> [Written problem] Each entry needs to be restated exactly as written.

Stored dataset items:
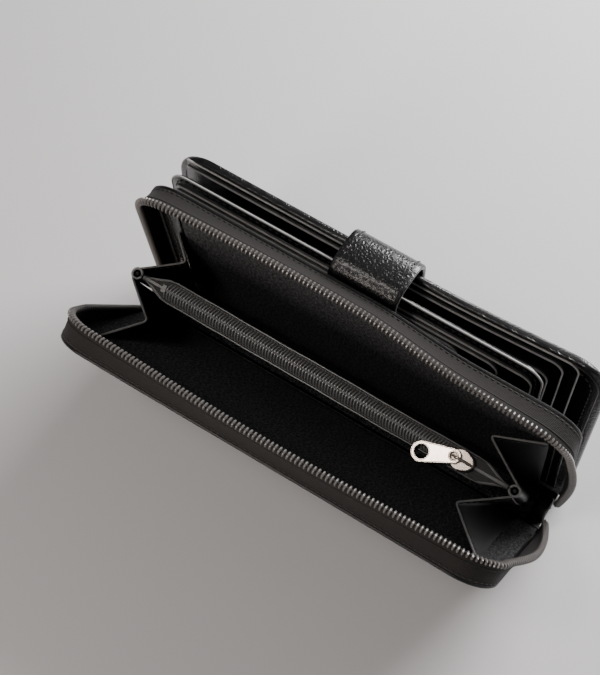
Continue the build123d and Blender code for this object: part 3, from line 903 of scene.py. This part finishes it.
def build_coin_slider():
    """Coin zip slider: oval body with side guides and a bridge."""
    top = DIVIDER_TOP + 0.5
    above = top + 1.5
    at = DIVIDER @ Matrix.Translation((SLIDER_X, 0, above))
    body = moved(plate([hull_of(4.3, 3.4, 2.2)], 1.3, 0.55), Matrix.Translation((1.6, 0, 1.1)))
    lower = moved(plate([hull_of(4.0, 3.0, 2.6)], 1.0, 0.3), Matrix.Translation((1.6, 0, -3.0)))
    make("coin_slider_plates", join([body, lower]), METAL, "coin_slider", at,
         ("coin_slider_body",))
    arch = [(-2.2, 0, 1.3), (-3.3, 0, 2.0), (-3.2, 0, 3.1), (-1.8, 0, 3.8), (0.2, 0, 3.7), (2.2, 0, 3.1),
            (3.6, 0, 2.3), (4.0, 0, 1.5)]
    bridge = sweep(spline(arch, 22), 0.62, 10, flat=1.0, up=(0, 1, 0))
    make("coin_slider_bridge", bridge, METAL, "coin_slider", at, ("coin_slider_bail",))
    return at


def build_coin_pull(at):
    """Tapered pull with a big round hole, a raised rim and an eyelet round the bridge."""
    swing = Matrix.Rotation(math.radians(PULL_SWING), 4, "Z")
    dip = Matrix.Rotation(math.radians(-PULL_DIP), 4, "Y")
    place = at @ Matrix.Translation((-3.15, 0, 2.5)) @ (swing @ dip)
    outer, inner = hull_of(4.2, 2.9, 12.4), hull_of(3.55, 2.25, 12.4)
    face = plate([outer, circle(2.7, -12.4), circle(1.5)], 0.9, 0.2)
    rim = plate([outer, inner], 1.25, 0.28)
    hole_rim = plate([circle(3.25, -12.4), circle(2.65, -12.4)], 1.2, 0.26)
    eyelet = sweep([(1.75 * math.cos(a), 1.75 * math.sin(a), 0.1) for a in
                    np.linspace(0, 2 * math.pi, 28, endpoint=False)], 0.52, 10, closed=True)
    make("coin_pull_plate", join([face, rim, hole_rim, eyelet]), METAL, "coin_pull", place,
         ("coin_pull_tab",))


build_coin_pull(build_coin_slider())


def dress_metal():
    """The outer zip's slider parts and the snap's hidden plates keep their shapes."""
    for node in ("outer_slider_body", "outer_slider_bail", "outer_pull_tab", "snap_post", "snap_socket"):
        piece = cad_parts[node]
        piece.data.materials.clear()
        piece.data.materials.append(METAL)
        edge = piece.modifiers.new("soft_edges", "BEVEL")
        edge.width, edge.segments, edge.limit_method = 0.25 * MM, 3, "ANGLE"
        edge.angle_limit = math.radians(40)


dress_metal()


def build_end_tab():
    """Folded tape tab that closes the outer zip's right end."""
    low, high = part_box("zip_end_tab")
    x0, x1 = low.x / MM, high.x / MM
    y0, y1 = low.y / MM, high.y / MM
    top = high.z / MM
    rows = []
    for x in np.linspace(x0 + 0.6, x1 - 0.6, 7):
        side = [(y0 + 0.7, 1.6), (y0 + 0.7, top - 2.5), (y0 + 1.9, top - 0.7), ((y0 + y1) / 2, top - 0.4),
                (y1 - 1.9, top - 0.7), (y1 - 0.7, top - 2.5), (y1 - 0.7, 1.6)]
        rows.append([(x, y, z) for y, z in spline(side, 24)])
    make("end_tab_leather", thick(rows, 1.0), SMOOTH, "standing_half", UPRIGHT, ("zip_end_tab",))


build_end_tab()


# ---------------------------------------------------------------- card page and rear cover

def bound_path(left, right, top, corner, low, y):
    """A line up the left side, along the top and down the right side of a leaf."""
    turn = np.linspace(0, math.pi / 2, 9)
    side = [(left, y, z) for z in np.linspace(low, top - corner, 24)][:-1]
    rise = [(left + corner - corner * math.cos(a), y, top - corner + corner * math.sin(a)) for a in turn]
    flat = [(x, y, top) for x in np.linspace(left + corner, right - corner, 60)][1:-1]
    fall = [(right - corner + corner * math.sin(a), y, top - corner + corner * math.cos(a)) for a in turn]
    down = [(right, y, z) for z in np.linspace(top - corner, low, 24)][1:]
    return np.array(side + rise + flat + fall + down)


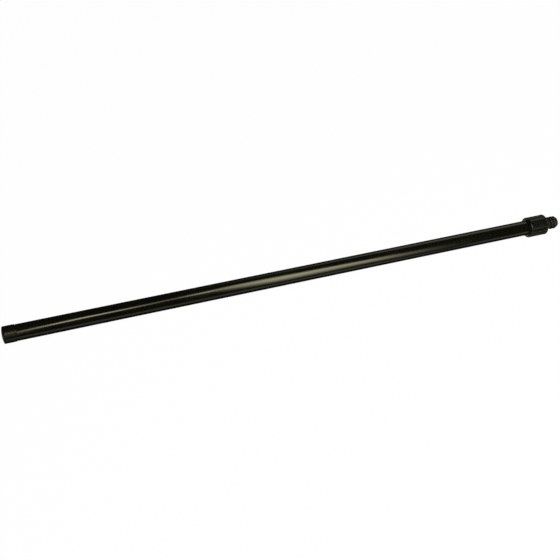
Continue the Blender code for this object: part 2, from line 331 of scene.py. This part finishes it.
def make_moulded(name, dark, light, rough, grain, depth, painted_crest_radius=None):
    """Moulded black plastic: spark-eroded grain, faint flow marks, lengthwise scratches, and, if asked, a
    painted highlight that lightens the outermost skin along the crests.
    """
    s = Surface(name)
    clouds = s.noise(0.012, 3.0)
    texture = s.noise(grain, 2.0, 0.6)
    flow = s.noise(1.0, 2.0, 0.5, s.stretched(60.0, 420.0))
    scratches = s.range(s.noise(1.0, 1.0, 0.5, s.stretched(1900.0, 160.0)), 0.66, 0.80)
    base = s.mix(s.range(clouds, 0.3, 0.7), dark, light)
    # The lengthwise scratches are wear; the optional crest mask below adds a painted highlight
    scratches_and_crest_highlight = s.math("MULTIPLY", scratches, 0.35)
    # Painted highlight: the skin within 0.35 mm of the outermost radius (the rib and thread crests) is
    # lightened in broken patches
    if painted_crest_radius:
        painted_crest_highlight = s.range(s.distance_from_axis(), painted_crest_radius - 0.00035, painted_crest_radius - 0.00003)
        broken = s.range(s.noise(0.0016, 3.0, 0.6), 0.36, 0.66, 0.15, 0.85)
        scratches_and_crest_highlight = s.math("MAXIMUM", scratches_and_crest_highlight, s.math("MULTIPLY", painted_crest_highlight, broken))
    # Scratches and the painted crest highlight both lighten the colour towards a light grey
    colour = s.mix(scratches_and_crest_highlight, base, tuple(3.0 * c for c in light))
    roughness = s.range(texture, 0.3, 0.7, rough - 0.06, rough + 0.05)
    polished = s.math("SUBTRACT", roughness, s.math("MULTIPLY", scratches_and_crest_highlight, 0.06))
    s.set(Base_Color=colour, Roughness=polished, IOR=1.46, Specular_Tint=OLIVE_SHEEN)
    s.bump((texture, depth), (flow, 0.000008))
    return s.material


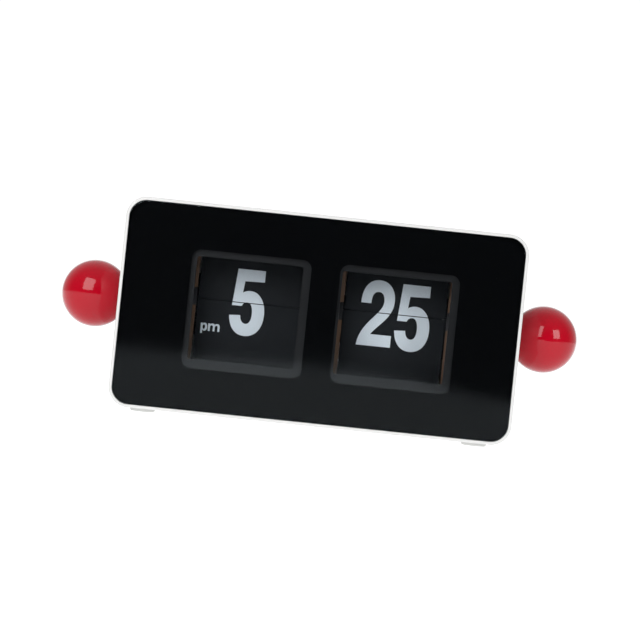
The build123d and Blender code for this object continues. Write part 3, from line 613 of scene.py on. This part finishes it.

> [Response below]
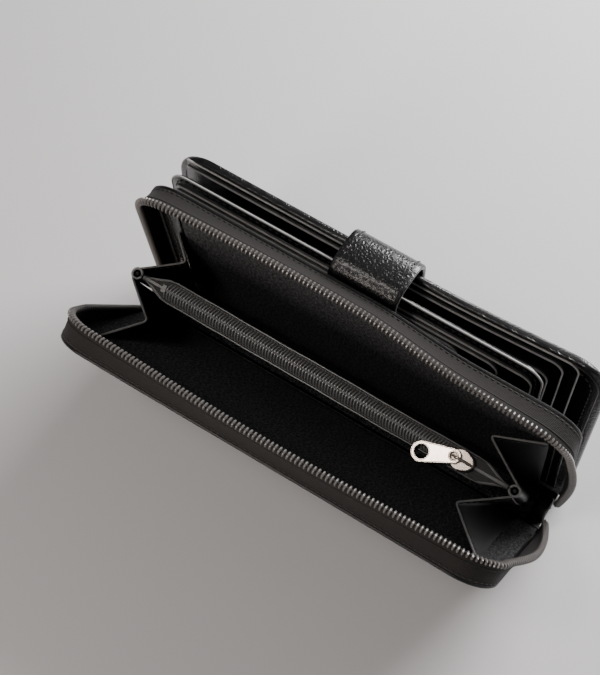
Continue the build123d and Blender code for this object: part 3, from line 903 of scene.py. This part finishes it.
def build_coin_slider():
    """Coin zip slider: oval body with side guides and a bridge."""
    top = DIVIDER_TOP + 0.5
    above = top + 1.5
    at = DIVIDER @ Matrix.Translation((SLIDER_X, 0, above))
    body = moved(plate([hull_of(4.3, 3.4, 2.2)], 1.3, 0.55), Matrix.Translation((1.6, 0, 1.1)))
    lower = moved(plate([hull_of(4.0, 3.0, 2.6)], 1.0, 0.3), Matrix.Translation((1.6, 0, -3.0)))
    make("coin_slider_plates", join([body, lower]), METAL, "coin_slider", at,
         ("coin_slider_body",))
    arch = [(-2.2, 0, 1.3), (-3.3, 0, 2.0), (-3.2, 0, 3.1), (-1.8, 0, 3.8), (0.2, 0, 3.7), (2.2, 0, 3.1),
            (3.6, 0, 2.3), (4.0, 0, 1.5)]
    bridge = sweep(spline(arch, 22), 0.62, 10, flat=1.0, up=(0, 1, 0))
    make("coin_slider_bridge", bridge, METAL, "coin_slider", at, ("coin_slider_bail",))
    return at


def build_coin_pull(at):
    """Tapered pull with a big round hole, a raised rim and an eyelet round the bridge."""
    swing = Matrix.Rotation(math.radians(PULL_SWING), 4, "Z")
    dip = Matrix.Rotation(math.radians(-PULL_DIP), 4, "Y")
    place = at @ Matrix.Translation((-3.15, 0, 2.5)) @ (swing @ dip)
    outer, inner = hull_of(4.2, 2.9, 12.4), hull_of(3.55, 2.25, 12.4)
    face = plate([outer, circle(2.7, -12.4), circle(1.5)], 0.9, 0.2)
    rim = plate([outer, inner], 1.25, 0.28)
    hole_rim = plate([circle(3.25, -12.4), circle(2.65, -12.4)], 1.2, 0.26)
    eyelet = sweep([(1.75 * math.cos(a), 1.75 * math.sin(a), 0.1) for a in
                    np.linspace(0, 2 * math.pi, 28, endpoint=False)], 0.52, 10, closed=True)
    make("coin_pull_plate", join([face, rim, hole_rim, eyelet]), METAL, "coin_pull", place,
         ("coin_pull_tab",))


build_coin_pull(build_coin_slider())


def dress_metal():
    """The outer zip's slider parts and the snap's hidden plates keep their shapes."""
    for node in ("outer_slider_body", "outer_slider_bail", "outer_pull_tab", "snap_post", "snap_socket"):
        piece = cad_parts[node]
        piece.data.materials.clear()
        piece.data.materials.append(METAL)
        edge = piece.modifiers.new("soft_edges", "BEVEL")
        edge.width, edge.segments, edge.limit_method = 0.25 * MM, 3, "ANGLE"
        edge.angle_limit = math.radians(40)


dress_metal()


def build_end_tab():
    """Folded tape tab that closes the outer zip's right end."""
    low, high = part_box("zip_end_tab")
    x0, x1 = low.x / MM, high.x / MM
    y0, y1 = low.y / MM, high.y / MM
    top = high.z / MM
    rows = []
    for x in np.linspace(x0 + 0.6, x1 - 0.6, 7):
        side = [(y0 + 0.7, 1.6), (y0 + 0.7, top - 2.5), (y0 + 1.9, top - 0.7), ((y0 + y1) / 2, top - 0.4),
                (y1 - 1.9, top - 0.7), (y1 - 0.7, top - 2.5), (y1 - 0.7, 1.6)]
        rows.append([(x, y, z) for y, z in spline(side, 24)])
    make("end_tab_leather", thick(rows, 1.0), SMOOTH, "standing_half", UPRIGHT, ("zip_end_tab",))


build_end_tab()


# ---------------------------------------------------------------- card page and rear cover

def bound_path(left, right, top, corner, low, y):
    """A line up the left side, along the top and down the right side of a leaf."""
    turn = np.linspace(0, math.pi / 2, 9)
    side = [(left, y, z) for z in np.linspace(low, top - corner, 24)][:-1]
    rise = [(left + corner - corner * math.cos(a), y, top - corner + corner * math.sin(a)) for a in turn]
    flat = [(x, y, top) for x in np.linspace(left + corner, right - corner, 60)][1:-1]
    fall = [(right - corner + corner * math.sin(a), y, top - corner + corner * math.cos(a)) for a in turn]
    down = [(right, y, z) for z in np.linspace(top - corner, low, 24)][1:]
    return np.array(side + rise + flat + fall + down)


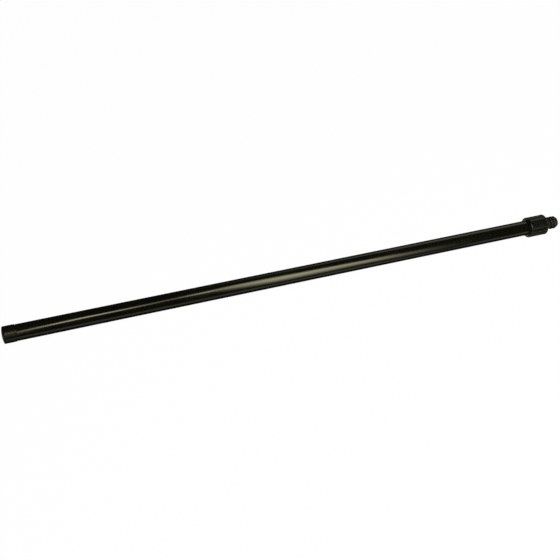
Continue the Blender code for this object: part 2, from line 331 of scene.py. This part finishes it.
def make_moulded(name, dark, light, rough, grain, depth, painted_crest_radius=None):
    """Moulded black plastic: spark-eroded grain, faint flow marks, lengthwise scratches, and, if asked, a
    painted highlight that lightens the outermost skin along the crests.
    """
    s = Surface(name)
    clouds = s.noise(0.012, 3.0)
    texture = s.noise(grain, 2.0, 0.6)
    flow = s.noise(1.0, 2.0, 0.5, s.stretched(60.0, 420.0))
    scratches = s.range(s.noise(1.0, 1.0, 0.5, s.stretched(1900.0, 160.0)), 0.66, 0.80)
    base = s.mix(s.range(clouds, 0.3, 0.7), dark, light)
    # The lengthwise scratches are wear; the optional crest mask below adds a painted highlight
    scratches_and_crest_highlight = s.math("MULTIPLY", scratches, 0.35)
    # Painted highlight: the skin within 0.35 mm of the outermost radius (the rib and thread crests) is
    # lightened in broken patches
    if painted_crest_radius:
        painted_crest_highlight = s.range(s.distance_from_axis(), painted_crest_radius - 0.00035, painted_crest_radius - 0.00003)
        broken = s.range(s.noise(0.0016, 3.0, 0.6), 0.36, 0.66, 0.15, 0.85)
        scratches_and_crest_highlight = s.math("MAXIMUM", scratches_and_crest_highlight, s.math("MULTIPLY", painted_crest_highlight, broken))
    # Scratches and the painted crest highlight both lighten the colour towards a light grey
    colour = s.mix(scratches_and_crest_highlight, base, tuple(3.0 * c for c in light))
    roughness = s.range(texture, 0.3, 0.7, rough - 0.06, rough + 0.05)
    polished = s.math("SUBTRACT", roughness, s.math("MULTIPLY", scratches_and_crest_highlight, 0.06))
    s.set(Base_Color=colour, Roughness=polished, IOR=1.46, Specular_Tint=OLIVE_SHEEN)
    s.bump((texture, depth), (flow, 0.000008))
    return s.material


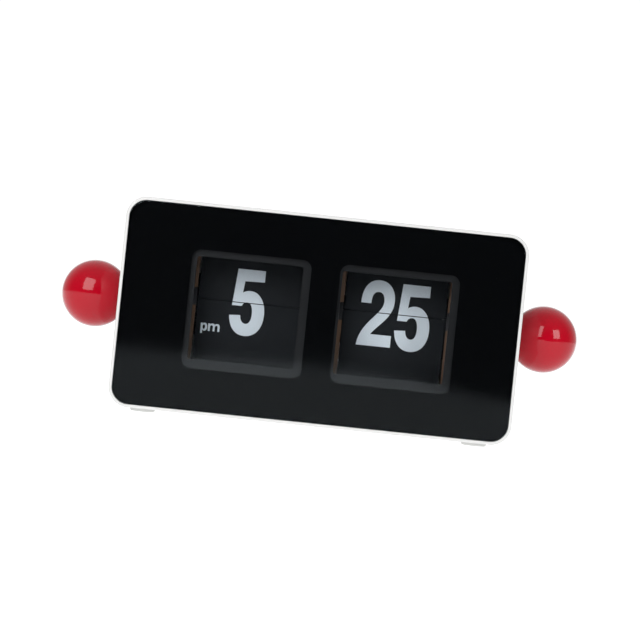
The build123d and Blender code for this object continues. Write part 3, from line 613 of scene.py on. This part finishes it.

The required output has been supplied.